Prompt: Using the records below, quote only the span that opens with the line containing "What OpenSCAD source" and closes with the line containing "plate's back face.", exactly and inclusively.

Task input:
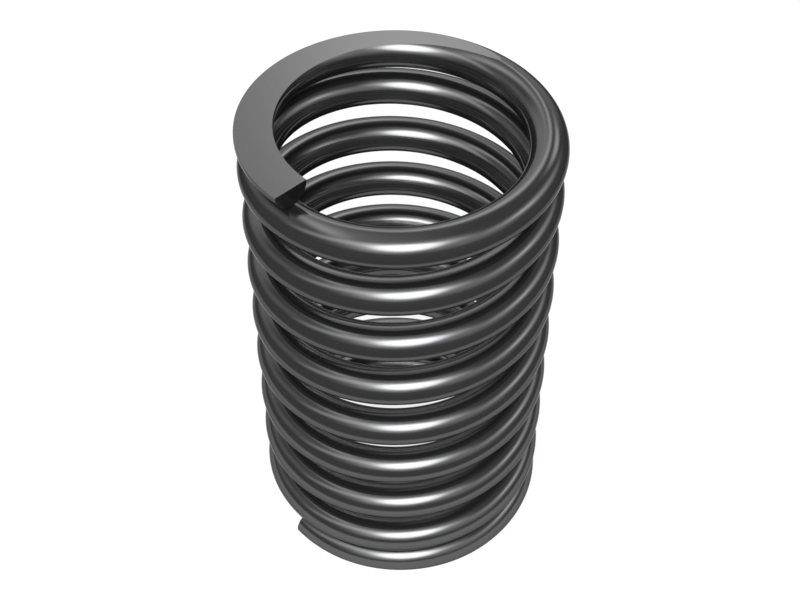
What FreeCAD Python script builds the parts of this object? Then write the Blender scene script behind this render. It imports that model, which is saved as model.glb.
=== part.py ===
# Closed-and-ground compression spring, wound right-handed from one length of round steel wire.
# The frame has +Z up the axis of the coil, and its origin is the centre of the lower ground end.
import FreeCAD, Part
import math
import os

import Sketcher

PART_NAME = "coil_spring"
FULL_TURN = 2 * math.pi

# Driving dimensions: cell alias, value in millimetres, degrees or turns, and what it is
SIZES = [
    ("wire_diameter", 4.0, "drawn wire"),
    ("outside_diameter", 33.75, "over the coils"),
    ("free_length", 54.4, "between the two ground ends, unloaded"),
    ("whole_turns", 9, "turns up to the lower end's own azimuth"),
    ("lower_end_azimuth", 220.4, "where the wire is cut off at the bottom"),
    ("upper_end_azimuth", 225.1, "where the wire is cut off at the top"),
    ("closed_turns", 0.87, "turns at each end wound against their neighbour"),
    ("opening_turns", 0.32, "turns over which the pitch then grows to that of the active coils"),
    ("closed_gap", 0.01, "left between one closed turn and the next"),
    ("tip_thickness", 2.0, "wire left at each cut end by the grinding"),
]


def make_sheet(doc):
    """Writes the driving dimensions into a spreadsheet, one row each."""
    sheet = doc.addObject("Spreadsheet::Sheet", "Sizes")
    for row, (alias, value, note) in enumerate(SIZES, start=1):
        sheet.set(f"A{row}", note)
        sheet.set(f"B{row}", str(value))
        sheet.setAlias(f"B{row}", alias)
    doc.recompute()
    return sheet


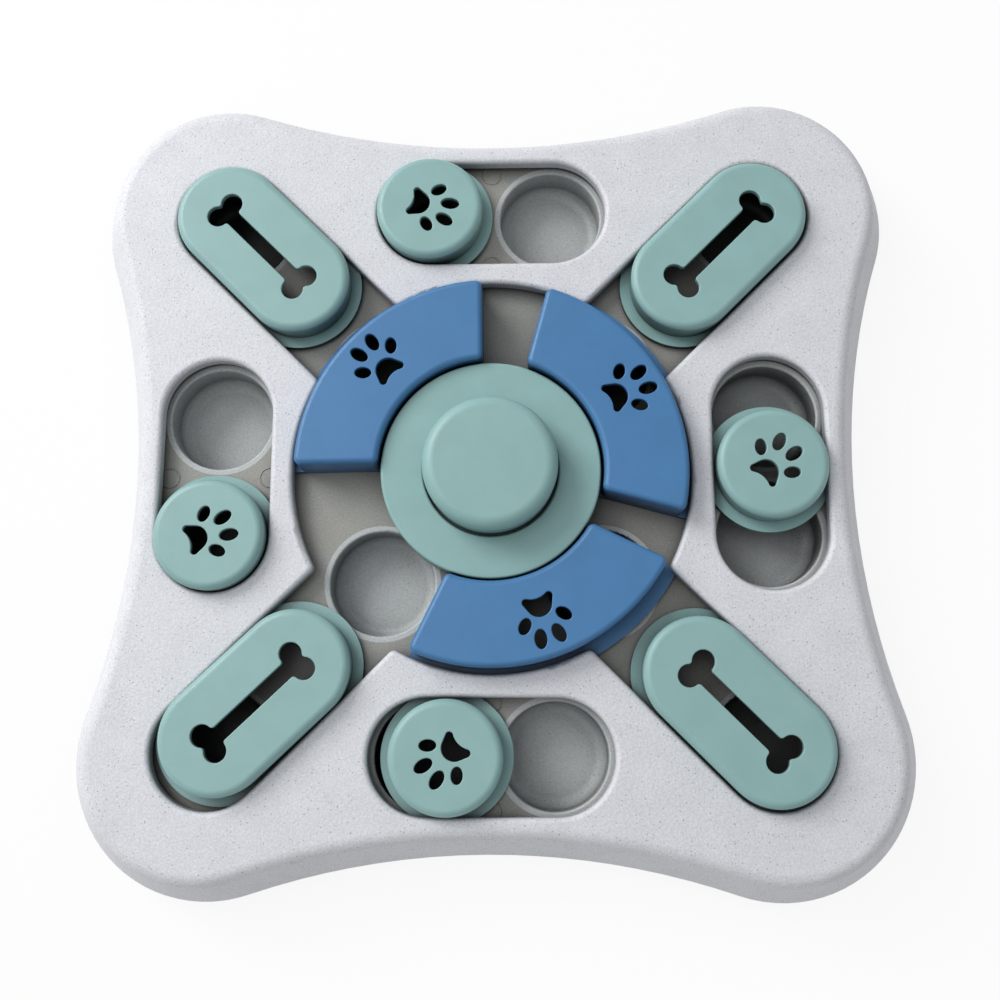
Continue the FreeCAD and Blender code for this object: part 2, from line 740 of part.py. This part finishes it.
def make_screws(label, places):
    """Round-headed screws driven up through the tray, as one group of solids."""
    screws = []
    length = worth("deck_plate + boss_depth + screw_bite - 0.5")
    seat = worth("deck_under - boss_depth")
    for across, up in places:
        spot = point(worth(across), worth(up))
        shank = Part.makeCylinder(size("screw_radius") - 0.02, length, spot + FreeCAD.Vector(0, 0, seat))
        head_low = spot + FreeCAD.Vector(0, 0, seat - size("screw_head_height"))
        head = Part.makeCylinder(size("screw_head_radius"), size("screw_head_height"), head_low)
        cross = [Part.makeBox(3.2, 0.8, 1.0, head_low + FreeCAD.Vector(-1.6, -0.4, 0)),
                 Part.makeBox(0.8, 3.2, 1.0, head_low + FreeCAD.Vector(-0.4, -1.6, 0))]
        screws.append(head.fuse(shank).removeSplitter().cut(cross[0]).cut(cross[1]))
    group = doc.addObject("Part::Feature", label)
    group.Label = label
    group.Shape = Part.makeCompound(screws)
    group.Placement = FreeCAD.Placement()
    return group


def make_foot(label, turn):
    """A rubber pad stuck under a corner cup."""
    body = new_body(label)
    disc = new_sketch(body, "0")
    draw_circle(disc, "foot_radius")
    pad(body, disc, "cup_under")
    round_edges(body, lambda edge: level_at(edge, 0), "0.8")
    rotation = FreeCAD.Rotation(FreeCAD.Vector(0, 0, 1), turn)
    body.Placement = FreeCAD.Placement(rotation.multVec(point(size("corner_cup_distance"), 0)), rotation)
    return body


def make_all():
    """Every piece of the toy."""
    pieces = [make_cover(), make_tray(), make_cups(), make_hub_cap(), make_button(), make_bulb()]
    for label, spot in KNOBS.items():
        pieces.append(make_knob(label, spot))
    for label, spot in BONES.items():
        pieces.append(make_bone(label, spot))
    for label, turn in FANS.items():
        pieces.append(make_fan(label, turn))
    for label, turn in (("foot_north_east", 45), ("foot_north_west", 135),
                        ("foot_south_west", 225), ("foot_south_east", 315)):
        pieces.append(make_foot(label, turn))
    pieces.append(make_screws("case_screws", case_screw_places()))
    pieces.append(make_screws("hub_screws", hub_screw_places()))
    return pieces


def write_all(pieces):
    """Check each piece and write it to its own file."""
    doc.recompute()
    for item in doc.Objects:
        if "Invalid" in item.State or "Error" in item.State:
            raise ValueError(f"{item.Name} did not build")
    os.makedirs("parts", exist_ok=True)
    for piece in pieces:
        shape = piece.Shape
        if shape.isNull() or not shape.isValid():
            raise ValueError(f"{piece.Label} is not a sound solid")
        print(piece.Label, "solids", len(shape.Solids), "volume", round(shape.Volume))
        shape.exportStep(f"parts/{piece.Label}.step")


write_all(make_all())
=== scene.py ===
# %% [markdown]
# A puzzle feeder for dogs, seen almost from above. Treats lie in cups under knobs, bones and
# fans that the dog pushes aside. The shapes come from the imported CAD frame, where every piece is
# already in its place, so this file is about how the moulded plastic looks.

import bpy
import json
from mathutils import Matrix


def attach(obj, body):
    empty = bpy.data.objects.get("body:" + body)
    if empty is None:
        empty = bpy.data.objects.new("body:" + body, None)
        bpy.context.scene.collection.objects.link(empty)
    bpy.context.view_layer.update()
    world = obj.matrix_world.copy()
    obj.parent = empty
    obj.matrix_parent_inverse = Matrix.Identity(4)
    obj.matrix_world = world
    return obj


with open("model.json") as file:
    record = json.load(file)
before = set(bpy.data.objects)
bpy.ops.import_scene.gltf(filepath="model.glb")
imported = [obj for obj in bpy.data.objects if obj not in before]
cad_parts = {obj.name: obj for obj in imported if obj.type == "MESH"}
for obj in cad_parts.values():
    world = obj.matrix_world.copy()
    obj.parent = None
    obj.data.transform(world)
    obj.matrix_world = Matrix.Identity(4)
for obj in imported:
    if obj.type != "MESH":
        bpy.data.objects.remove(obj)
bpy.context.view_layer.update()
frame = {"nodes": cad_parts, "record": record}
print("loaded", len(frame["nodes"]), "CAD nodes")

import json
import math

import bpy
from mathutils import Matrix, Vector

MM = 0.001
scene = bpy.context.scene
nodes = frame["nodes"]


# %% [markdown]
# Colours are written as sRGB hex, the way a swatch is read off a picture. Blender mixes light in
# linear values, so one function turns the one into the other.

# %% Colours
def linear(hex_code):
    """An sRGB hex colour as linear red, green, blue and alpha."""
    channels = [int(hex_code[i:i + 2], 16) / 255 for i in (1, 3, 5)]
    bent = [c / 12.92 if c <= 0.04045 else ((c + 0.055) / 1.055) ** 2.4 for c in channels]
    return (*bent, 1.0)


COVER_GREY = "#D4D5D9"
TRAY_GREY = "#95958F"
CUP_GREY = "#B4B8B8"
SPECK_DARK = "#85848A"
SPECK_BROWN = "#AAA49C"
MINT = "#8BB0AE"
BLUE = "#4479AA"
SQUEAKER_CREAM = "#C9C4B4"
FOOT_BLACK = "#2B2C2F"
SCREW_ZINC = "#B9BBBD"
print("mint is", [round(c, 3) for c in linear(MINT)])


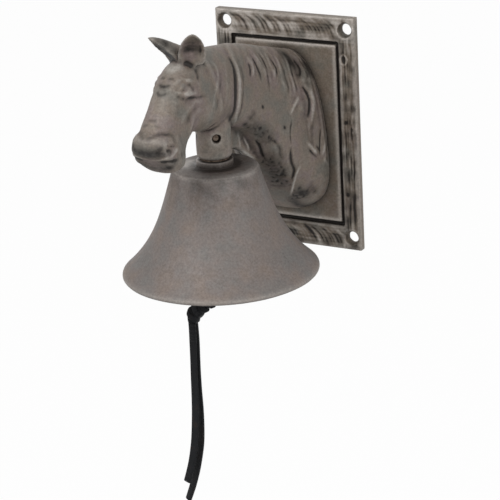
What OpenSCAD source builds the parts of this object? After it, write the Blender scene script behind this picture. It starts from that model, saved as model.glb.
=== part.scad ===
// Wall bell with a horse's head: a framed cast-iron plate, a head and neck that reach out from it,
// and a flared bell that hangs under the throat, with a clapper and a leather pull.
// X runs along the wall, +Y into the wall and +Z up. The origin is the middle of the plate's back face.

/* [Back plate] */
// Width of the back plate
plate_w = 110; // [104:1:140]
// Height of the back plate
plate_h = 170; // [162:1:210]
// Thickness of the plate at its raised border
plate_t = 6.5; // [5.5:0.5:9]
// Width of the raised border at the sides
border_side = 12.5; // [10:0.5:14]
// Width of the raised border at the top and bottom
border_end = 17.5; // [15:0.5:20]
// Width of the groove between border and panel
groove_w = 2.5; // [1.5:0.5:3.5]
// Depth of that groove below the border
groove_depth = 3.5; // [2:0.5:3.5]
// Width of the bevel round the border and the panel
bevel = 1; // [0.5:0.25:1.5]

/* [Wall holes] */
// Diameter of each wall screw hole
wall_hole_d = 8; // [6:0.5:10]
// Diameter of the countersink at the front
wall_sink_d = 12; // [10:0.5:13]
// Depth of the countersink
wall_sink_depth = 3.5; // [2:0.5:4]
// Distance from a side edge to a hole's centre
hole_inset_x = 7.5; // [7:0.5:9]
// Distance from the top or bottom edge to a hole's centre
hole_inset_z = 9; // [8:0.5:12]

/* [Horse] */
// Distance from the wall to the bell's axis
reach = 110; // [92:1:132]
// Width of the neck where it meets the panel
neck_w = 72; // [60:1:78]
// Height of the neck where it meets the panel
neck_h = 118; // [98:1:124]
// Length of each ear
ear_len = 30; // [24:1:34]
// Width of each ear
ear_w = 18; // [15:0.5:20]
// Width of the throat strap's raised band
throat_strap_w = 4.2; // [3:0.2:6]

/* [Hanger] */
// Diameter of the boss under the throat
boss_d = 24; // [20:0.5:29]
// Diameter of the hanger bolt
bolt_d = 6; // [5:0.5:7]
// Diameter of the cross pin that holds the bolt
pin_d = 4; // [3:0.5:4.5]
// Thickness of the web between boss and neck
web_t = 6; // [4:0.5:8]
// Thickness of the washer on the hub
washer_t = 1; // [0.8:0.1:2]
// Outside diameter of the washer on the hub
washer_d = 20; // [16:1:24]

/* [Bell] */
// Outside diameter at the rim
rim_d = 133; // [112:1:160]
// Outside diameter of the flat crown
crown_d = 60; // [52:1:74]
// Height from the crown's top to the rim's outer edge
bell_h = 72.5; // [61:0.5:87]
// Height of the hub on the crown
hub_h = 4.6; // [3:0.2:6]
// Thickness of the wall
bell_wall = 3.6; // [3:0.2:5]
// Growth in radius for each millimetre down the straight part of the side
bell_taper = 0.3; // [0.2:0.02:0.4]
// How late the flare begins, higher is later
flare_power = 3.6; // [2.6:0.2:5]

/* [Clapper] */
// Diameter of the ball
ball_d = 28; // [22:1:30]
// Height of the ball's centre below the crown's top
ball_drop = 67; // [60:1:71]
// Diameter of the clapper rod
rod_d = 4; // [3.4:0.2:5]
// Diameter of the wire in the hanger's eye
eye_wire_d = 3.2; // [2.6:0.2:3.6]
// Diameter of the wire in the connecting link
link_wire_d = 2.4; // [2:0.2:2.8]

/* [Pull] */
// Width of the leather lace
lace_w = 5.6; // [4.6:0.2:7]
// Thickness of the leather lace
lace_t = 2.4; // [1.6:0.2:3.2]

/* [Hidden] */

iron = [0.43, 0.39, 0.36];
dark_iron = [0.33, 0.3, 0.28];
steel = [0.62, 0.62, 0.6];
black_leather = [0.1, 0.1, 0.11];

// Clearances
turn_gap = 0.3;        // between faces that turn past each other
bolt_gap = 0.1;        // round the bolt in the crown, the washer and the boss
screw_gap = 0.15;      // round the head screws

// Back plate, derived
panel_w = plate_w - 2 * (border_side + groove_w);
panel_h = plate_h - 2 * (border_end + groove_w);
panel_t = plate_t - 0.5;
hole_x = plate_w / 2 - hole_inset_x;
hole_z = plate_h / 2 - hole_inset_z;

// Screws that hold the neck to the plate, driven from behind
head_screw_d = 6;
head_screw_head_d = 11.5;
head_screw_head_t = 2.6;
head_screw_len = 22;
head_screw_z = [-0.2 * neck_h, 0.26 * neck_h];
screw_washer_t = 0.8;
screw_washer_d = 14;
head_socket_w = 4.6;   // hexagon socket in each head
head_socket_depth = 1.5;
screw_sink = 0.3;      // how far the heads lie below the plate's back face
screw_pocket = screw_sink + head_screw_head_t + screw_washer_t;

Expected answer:
What OpenSCAD source builds the parts of this object? After it, write the Blender scene script behind this picture. It starts from that model, saved as model.glb.
=== part.scad ===
// Wall bell with a horse's head: a framed cast-iron plate, a head and neck that reach out from it,
// and a flared bell that hangs under the throat, with a clapper and a leather pull.
// X runs along the wall, +Y into the wall and +Z up. The origin is the middle of the plate's back face.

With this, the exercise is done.